Blessed Ones, remember the Master's word, “But thou, when thou prayest, enter into thy closet, and when thou hast shut thy door, pray to thy Father which is in secret.” That is where the Father is. That is what the Master said, and you find it true. The Father is in secret, in the Secret Place of the Most High, available to you. “And thy Father which seeth in secret shall reward thee openly.”


“Shall reward thee.” A reward straight from heaven? No, not in the sense that human beings think. It is a reward of the Divine Expression through you, straight from Heaven, yes. But after that God gives through you, something begins to come from others back to you. But you have to let it be given through you first, in actual fact, not just a dream, not just an idea, not trying to do something, but the reality of your giving to others produces a response in them and they begin to give back to God through you. They received from God through you, and if that which they received from God through you is going to have any meaning they must give something back to God through you. If they say, “But I received this from God through you all right, but now I am going to give to God this way and that. I will not give back to God through you,” they will not have it. They are throwing it away.

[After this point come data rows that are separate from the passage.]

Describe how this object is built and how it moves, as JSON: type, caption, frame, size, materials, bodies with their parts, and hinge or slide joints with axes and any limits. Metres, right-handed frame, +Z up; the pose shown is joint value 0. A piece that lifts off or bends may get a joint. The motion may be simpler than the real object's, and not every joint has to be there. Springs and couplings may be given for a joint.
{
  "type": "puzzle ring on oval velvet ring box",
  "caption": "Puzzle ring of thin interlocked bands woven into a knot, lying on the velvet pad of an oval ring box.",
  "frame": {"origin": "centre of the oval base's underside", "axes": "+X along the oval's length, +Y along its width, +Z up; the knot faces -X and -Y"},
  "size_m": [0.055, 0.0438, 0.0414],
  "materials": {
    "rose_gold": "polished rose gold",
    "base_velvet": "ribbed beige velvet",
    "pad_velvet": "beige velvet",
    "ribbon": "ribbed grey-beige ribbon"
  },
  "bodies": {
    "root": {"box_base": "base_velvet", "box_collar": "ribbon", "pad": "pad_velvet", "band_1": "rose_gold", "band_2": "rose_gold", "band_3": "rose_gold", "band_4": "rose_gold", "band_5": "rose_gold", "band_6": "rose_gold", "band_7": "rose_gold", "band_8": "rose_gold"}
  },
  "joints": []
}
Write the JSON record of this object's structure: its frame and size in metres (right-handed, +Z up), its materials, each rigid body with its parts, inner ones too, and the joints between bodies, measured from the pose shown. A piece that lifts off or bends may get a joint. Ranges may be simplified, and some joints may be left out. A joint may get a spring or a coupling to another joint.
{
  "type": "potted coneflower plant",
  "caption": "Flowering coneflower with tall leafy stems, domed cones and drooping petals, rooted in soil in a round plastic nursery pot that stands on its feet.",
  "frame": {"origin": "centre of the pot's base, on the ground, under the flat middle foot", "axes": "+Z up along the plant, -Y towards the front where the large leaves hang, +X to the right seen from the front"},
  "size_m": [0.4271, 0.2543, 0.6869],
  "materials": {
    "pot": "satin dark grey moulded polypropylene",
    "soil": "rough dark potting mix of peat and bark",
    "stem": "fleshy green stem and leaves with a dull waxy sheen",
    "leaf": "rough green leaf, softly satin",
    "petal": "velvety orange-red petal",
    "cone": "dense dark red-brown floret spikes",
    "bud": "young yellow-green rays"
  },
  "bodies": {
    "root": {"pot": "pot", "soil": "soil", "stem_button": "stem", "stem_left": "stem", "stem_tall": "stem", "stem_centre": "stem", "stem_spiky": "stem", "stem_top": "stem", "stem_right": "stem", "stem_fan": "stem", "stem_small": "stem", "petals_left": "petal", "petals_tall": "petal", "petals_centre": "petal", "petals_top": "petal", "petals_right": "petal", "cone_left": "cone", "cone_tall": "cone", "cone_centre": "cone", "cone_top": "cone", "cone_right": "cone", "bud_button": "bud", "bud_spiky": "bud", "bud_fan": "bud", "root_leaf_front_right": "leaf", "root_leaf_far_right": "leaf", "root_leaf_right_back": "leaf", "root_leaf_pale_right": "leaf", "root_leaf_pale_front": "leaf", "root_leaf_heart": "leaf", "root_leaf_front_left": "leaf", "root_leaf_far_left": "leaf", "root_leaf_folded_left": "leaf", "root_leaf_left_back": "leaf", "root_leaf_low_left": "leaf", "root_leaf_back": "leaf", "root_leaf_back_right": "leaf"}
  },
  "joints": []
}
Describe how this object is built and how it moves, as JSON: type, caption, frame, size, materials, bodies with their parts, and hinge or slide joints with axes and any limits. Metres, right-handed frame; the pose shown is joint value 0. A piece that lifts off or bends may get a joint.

If you receive something from God through me you must give back to God through me if that Blessing is to be yours. If I am capable of letting a Blessing of God come into manifestation to you, I am capable of letting that which you give back to God flow through me to God. It is not a one-way deal. There must be the giving, and there must be the returning cycle. And that is just as true of you as it is of me. If God gives through you, then those who receive must give back to God through you or that which they think to receive will not remain in them. And this is a part of the Secret of Power. Let it be a living thing in you and first begin to pray truly, and then find that secret, sacred place and begin to live in it, begin to know it, and begin to let God give something through you into the world, and so shall you share the Victory.